◆ **Exercise directions**: Print exactly the part opening with the line containing "Write the Blender" and closing with the line containing "rail_housing = 0.0060", with both of those lines included.

3D code data
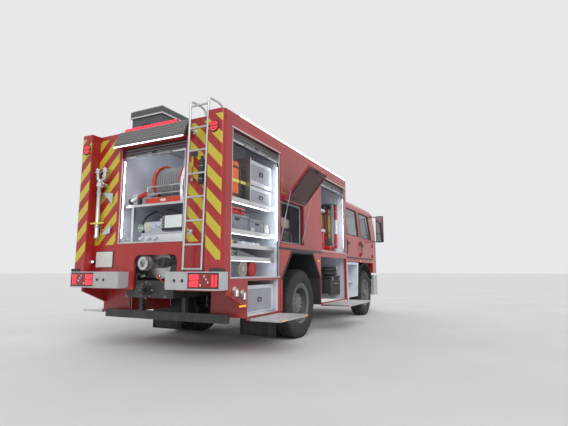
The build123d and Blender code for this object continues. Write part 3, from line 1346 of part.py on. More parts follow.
def door_outline(edges, slant, grow):
    x0, x1 = edges
    return [
        (x0 - 2 * grow, DOOR_SILL - grow),
        (x1 + grow, DOOR_SILL - grow),
        (x1 + grow, CAB_BELT),
        (x1 - slant + grow, DOOR_TOP + grow),
        (x0 - 2 * grow, DOOR_TOP + grow),
    ]


def window_outline(edges, slant):
    x0, x1 = edges
    return [
        (x0 + 80, WINDOW_BOTTOM),
        (x1 - 85, WINDOW_BOTTOM),
        (x1 - 85 - slant, DOOR_TOP - 80),
        (x0 + 80, DOOR_TOP - 80),
    ]


def side_glass_band(depth):
    """Slab of glass just inside the cab's left side, following its inward lean."""
    d0, d1 = depth, depth + GLASS
    z0, z1 = CAB_BELT, CAB_ROOF - 100
    band = [
        (CAB_HALF - d0, z0),
        (CAB_HALF - CAB_TUMBLE - d0, z1),
        (CAB_HALF - CAB_TUMBLE - d1, z1),
        (CAB_HALF - d1, z0),
    ]
    return cross_prism(band, CAB_REAR, FRONT)


outer_skin = cab_solid(0.0, CAB_FLOOR)
inner_room = cab_solid(CAB_WALL, CAB_FLOOR + CAB_WALL)
cab_wall_solid = outer_skin - inner_room
shell = cab_wall_solid
reach = (CAB_HALF - 250, CAB_HALF + 50)
band = side_glass_band(GLASS_INSET)
doors = {}
for name, edges, slant in DOOR_TABLE:
    opening = side_prism(door_outline(edges, slant, MOVE_GAP), *reach)
    shell -= opening
    shell -= mirrored(opening)
    leaf = cab_wall_solid & side_prism(door_outline(edges, slant, 0.0), *reach)
    window = side_prism(window_outline(edges, slant), *reach)
    leaf -= window
    leaf += hinge_barrels(edges[1])
    shell += hinge_lugs(edges[1]) + mirrored(hinge_lugs(edges[1]))
    handle_x = edges[0] + 60
    leaf += block((handle_x, handle_x + 130), (CAB_HALF - 2, CAB_HALF + 18), (CAB_BELT - 140, CAB_BELT - 110))
    doors[name] = (leaf, band & window)

for name, (leaf, pane) in doors.items():
    save(f"{name}_left", leaf, pane)
    save(f"{name}_right", mirrored(leaf), mirrored(pane))

# Grille: rows of blind slots between slats, parted in the middle, in the nose and in the bumper
GRILLE_ROWS = 6
GRILLE_Z = (1040.0, 1240.0)
GRILLE_HALF = 760.0
GRILLE_DEPTH = 28.0
GRILLE_BAR = 9.0
INTAKE_ROWS = 3
INTAKE_Z = (500.0, 610.0)
INTAKE_HALF = 430.0


def grille_slots(rows, z, half, face):
    slots = None
    pitch = (z[1] - z[0]) / rows
    for i in range(rows):
        low = z[0] + i * pitch
        for y in ((-half, -GRILLE_BAR * 2), (GRILLE_BAR * 2, half)):
            slot = block((face - GRILLE_DEPTH, face + 10), y, (low, low + pitch - GRILLE_BAR))
            slots = slot if slots is None else slots + slot
    return slots


# Windscreen and rear window openings
SCREEN_HALF = 960.0
screen_z = (CAB_BELT + 30, CAB_ROOF - 120)
screen_cut = block((CAB_FACE - SCREEN_RAKE - 160, FRONT), (-SCREEN_HALF, SCREEN_HALF), screen_z)
rear_cut = block((CAB_REAR - 1, CAB_REAR + 100), (-700, 700), (WINDOW_BOTTOM + 60, DOOR_TOP - 120))
shell -= screen_cut
shell -= rear_cut
lug = block((TILT_X - 22, TILT_X + 22), TILT_LUG, (TILT_Z, CAB_NOSE_BOTTOM + 5))
lug += crossbar(22, *TILT_LUG, TILT_X, TILT_Z)
lug -= rod_y(TILT_PIN + RUN_FIT, TILT_LUG[0] - 1, TILT_LUG[1] + 1, TILT_X, TILT_Z)
shell += lug + mirrored(lug)
shell -= grille_slots(GRILLE_ROWS, GRILLE_Z, GRILLE_HALF, CAB_FACE)
save("cab_shell", shell)

screen_band = cab_solid(GLASS_INSET, CAB_FLOOR) - cab_solid(GLASS_INSET + GLASS, CAB_FLOOR - 1)
rear_pane_x = (CAB_REAR + GLASS_INSET, CAB_REAR + GLASS_INSET + GLASS)
rear_pane = block(rear_pane_x, (-700, 700), (WINDOW_BOTTOM + 60, DOOR_TOP - 120))
save("cab_glass", screen_band & screen_cut, rear_pane)

# Cab inside: seats in two rows, dashboard and steering wheel, as plain forms
room_floor = CAB_FLOOR + CAB_WALL
interior = []
SEATS = [
    # rear x, centre y, width
    (FRONT_AXLE_X - 160, 600.0, 500.0),
    (FRONT_AXLE_X - 160, -600.0, 500.0),
    (CAB_REAR + 140, 0.0, 1900.0),
]
for x, y, width in SEATS:
    profile = [
        (x, room_floor),
        (x + 480, room_floor),
        (x + 520, room_floor + 430),
        (x + 110, room_floor + 400),
        (x + 20, room_floor + 1080),
        (x - 80, room_floor + 1080),
    ]
    interior.append(side_prism(profile, y - width / 2, y + width / 2))
dash_profile = [
    (CAB_FACE - 470, room_floor),
    (CAB_FACE - 80, room_floor),
    (CAB_FACE - 110, CAB_BELT - 60),
    (CAB_FACE - 380, CAB_BELT - 30),
]
dash = side_prism(dash_profile, -CAB_HALF + 230, CAB_HALF - 230)
column_end = (CAB_FACE - 620, 600, CAB_BELT + 40)
dash += bar(30, (CAB_FACE - 400, 600, CAB_BELT - 160), column_end)
wheel_plane = Plane(origin=column_end, z_dir=(-0.6, 0, 0.8))
wheel_hoop = RegularPolygon(225, HUB_SIDES) - RegularPolygon(195, HUB_SIDES)
dash += extrude(wheel_plane * (wheel_hoop + Rectangle(400, 46)), amount=26)
interior.append(dash)
save("cab_interior", *interior)


# Mirrors on arms ahead of the front doors
def cab_mirror():
    x = FRONT_DOOR[1] + 90
    arm_z = (CAB_BELT + 40, CAB_ROOF - 160)
    arm = None
    for z in arm_z:
        lean = CAB_TUMBLE * max(0.0, z - CAB_BELT) / (CAB_ROOF - 100 - CAB_BELT)
        stay = bar(12, (x, CAB_HALF - lean - 10, z), (x + 90, CAB_HALF + 150, z))
        arm = stay if arm is None else arm + stay
    head = block((x + 60, x + 120), (CAB_HALF + 70, CAB_HALF + 270), (arm_z[0] - 20, arm_z[1] + 20))
    head = chamfer(head.edges().filter_by(Axis.X), 22)
    return arm + head


mirror_left = cab_mirror()
mirror_left -= outer_skin
save("cab_mirrors", mirror_left, mirrored(mirror_left))

# Beacons on the cab roof and one dome on the body roof's corner
BEACON_X = CAB_FACE - SCREEN_RAKE - 260
beacon_bar = block((BEACON_X - 110, BEACON_X + 110), (-700, 700), (CAB_ROOF, CAB_ROOF + 95))
beacon_bar = chamfer(beacon_bar.edges().filter_by(Axis.Y), 20)
save("beacons", beacon_bar)

# Front bumper wrapping round the corners, headlamps in its pockets
BUMPER_HALF = CAB_HALF + 20
BUMPER_WALL = 70.0
BUMPER_REAR_X = FRONT_AXLE_X + 680


def front_bumper_solid(inset):
    """Plan form of the bumper, smaller by the inset and then open above and below."""
    half = BUMPER_HALF - inset
    front = FRONT - inset
    outline = [
        (BUMPER_REAR_X - 1 + (0 if inset else 1), -half),
        (front - 260, -half),
        (front - 90, -half + 90),
        (front, -half + 330),
        (front, half - 330),
        (front - 90, half - 90),
        (front - 260, half),
        (BUMPER_REAR_X - 1 + (0 if inset else 1), half),
    ]
    z0, z1 = FRONT_BUMPER_Z
    return plan_prism(outline, z0 - (1 if inset else 0), z1 + (1 if inset else 0))


bumper = front_bumper_solid(0.0) - front_bumper_solid(BUMPER_WALL)
shelf_x = (FRAME_FRONT_X + 20, FRONT)
bumper_shelf = block(shelf_x, (-BODY_HALF, BODY_HALF), (FRONT_BUMPER_Z[1] - 20, FRONT_BUMPER_Z[1]))
bumper += front_bumper_solid(0.0) & bumper_shelf
HEADLAMP_Y = (700.0, 1060.0)
HEADLAMP_Z = (620.0, 800.0)
pockets = block((FRONT - 260, FRONT + 1), HEADLAMP_Y, HEADLAMP_Z)
pockets += mirrored(pockets)
lamp_solid = front_bumper_solid(8.0) - front_bumper_solid(BUMPER_WALL)
lamp_y = (HEADLAMP_Y[0] + SEAT_GAP, HEADLAMP_Y[1] - SEAT_GAP)
lamp_room = block((FRONT - 260, FRONT), lamp_y, (HEADLAMP_Z[0] + SEAT_GAP, HEADLAMP_Z[1] - SEAT_GAP))
headlamp = lamp_solid & lamp_room
bumper -= pockets
for y in (-FRAME_HALF, FRAME_HALF - FRAME_FLANGE):
    bracket_x = (FRAME_FRONT_X + SEAT_GAP, FRONT - BUMPER_WALL + 1)
    bumper += block(bracket_x, (y, y + FRAME_FLANGE), (FRAME_BOTTOM + 20, FRAME_TOP - 90))
bumper -= grille_slots(INTAKE_ROWS, INTAKE_Z, INTAKE_HALF, FRONT)
save("front_bumper", bumper)
save("headlamps", headlamp, mirrored(headlamp))


# Light-grey step wells behind the front wheels
def step_well():
    top = CAB_FLOOR - 10
    outline = [
        (CAB_REAR + 20, top),
        (FRONT_AXLE_X - 590, top),
        (FRONT_AXLE_X - 700, SKIRT_Z + 20),
        (CAB_REAR + 110, SKIRT_Z + 20),
    ]
    room = [
        (CAB_REAR + 140, top - 50),
        (FRONT_AXLE_X - 700, top - 50),
        (FRONT_AXLE_X - 780, SKIRT_Z + 60),
        (CAB_REAR + 190, SKIRT_Z + 60),
    ]
    y0 = CAB_HALF - STEP_WELL_DEPTH
    well = side_prism(outline, y0, CAB_HALF)
    well -= side_prism(room, y0 + 30, CAB_HALF + 1)
    for z in (SKIRT_Z + 330,):
        well += block((CAB_REAR + 150, FRONT_AXLE_X - 720), (y0 + 10, CAB_HALF - 90), (z, z + 30))
    well += block((CAB_REAR + 300, CAB_REAR + 360), (FRAME_HALF, y0 + 1), (FRAME_TOP - 120, FRAME_TOP - 40))
    return well


well_left = step_well()
save("step_wells", well_left, mirrored(well_left))
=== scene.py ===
import json
import math

import bmesh
import bpy
from mathutils import Matrix, Vector

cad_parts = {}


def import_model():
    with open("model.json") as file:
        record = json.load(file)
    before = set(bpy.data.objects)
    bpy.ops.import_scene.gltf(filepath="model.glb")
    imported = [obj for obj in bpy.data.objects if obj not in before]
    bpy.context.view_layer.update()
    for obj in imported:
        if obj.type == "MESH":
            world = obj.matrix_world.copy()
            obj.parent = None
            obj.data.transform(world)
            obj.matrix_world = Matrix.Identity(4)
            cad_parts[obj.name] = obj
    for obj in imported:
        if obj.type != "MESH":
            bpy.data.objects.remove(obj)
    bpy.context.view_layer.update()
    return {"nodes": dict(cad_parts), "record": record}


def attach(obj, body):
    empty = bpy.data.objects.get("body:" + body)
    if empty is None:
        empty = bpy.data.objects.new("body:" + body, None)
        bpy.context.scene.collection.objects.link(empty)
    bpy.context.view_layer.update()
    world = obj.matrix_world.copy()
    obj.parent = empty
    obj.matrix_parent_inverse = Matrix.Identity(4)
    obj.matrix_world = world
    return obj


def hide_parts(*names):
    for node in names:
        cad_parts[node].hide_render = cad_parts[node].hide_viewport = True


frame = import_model()

# Driving dimensions in metres, in the frame's own axes: +X forward, +Y left, +Z up
REAR = -3.75
BODY_REAR = -3.72
BODY_FRONT = 0.85
BODY_HALF = 1.25
ROOF_Z = 2.98
DECK_Z = 1.42
SKIRT_Z = 0.465
SILL_Z = 0.967
BAY_TOP = 2.79
RECESS_X = BODY_REAR + 0.15
COLUMN_INNER = 1.02
OPENING_HALF = 0.565
OPENING_TOP = 2.745
REAR_AXLE_X = -1.45
FRONT_AXLE_X = 2.45
AXLE_Z = 0.535
TYRE_RADIUS = 0.535
TYRE_WIDTH = 0.275
RIM_RADIUS = 0.300
REAR_BAY_X = (-3.53, -2.26)
FRONT_BAY_X = (-0.61, 0.78)
CAB_REAR = 0.90
CAB_FACE = 3.68
CAB_HALF = 1.20
CAB_BELT = 1.780
CAB_LEAN = 0.070
CAB_LEAN_HEIGHT = 0.760
CAB_ROOM = 1.300
CHEST_SPAN = (-3.240, -1.420)

# Camera of the photograph
CAMERA_PLACE = (-7.602, -3.981, 1.036)
CAMERA_YAW = 26.52
CAMERA_PITCH = 8.07
CAMERA_FOCAL = 413.0
PHOTO_WIDTH = 568.0
SENSOR = 36.0

AHEAD, BACK = (1, 0, 0), (-1, 0, 0)
LEFT, UP = (0, 1, 0), (0, 0, 1)
SIDES = ((1, "left"), (-1, "right"))
BLACK, ALUMINIUM = "black_plastic", "bare_aluminium"


def span(side, a, b):
    """Two distances from the middle plane as y values on one side, the lower first."""
    return sorted((side * a, side * b))


def ordered(low, high):
    """Lowest and highest corner of the box between two corners."""
    pairs = [sorted(pair) for pair in zip(low, high)]
    return Vector([a for a, b in pairs]), Vector([b for a, b in pairs])


# Materials

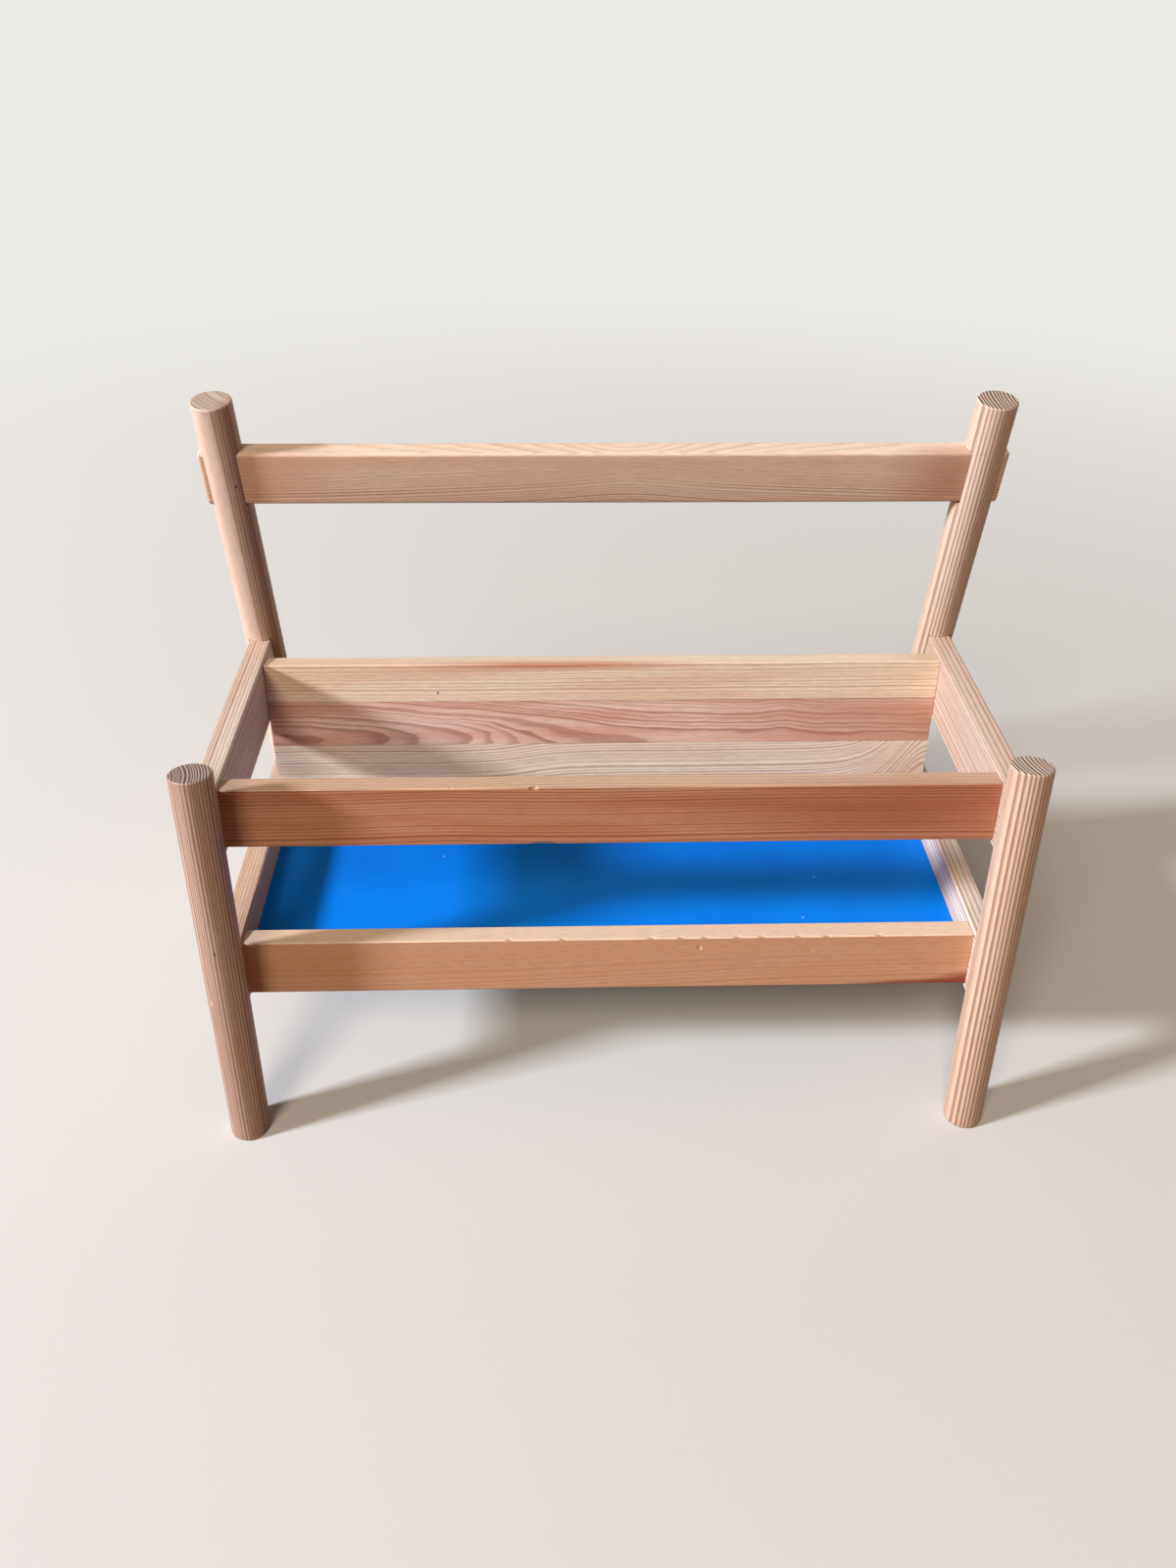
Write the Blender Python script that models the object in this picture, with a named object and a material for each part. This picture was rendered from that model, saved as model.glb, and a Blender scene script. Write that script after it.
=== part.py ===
"""A low slanted bookshelf: four round legs in two leaning pairs, joined by plank rails.

Metres, +Z up, +Y towards the back, +X to the right as one faces the front.
The origin is on the floor, in the middle between the four feet.
"""
import math

import bmesh
import bpy
from mathutils import Matrix, Vector

# Posts: the front pair leans back and the rear pair leans forward by the same angle
post_diameter = 0.0240
post_lean = math.radians(8.3)
post_spacing = 0.4540
foot_spacing = 0.2580
front_post_length = 0.2530
rear_post_length = 0.3980
post_edge = 0.0010

# Side rails: level planks from post to post, their ends let into the posts
side_rail_thickness = 0.0140
side_rail_height = 0.0420
upper_side_rail_top = 0.2293
lower_side_rail_top = 0.1265
rail_housing = 0.0060

# Front rails: planks between the side rails, a little behind the front posts
front_rail_thickness = 0.0145
front_rail_height = 0.0370
front_rail_setback = 0.0168
front_rail_drop = 0.0012

# Back panel: edge-glued staves between the side rails, parallel to the front rails
book_depth = 0.1185
panel_thickness = 0.0140
panel_drop = 0.0021
top_stave_width = 0.0263
upper_stave_width = 0.0314
lower_stave_width = 0.0400
bottom_stave_width = 0.0420

# Crossbar: a plank through slots in the rear posts
crossbar_thickness = 0.0140
crossbar_height = 0.0340
crossbar_overhang = 0.0015
crossbar_drop = 0.0303

# Tray: the blue board that the books stand on, let into grooves all round
tray_top = 0.1045
tray_thickness = 0.0040
tray_groove = 0.0050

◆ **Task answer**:
Write the Blender Python script that models the object in this picture, with a named object and a material for each part. This picture was rendered from that model, saved as model.glb, and a Blender scene script. Write that script after it.
=== part.py ===
"""A low slanted bookshelf: four round legs in two leaning pairs, joined by plank rails.

Metres, +Z up, +Y towards the back, +X to the right as one faces the front.
The origin is on the floor, in the middle between the four feet.
"""
import math

import bmesh
import bpy
from mathutils import Matrix, Vector

# Posts: the front pair leans back and the rear pair leans forward by the same angle
post_diameter = 0.0240
post_lean = math.radians(8.3)
post_spacing = 0.4540
foot_spacing = 0.2580
front_post_length = 0.2530
rear_post_length = 0.3980
post_edge = 0.0010

# Side rails: level planks from post to post, their ends let into the posts
side_rail_thickness = 0.0140
side_rail_height = 0.0420
upper_side_rail_top = 0.2293
lower_side_rail_top = 0.1265
rail_housing = 0.0060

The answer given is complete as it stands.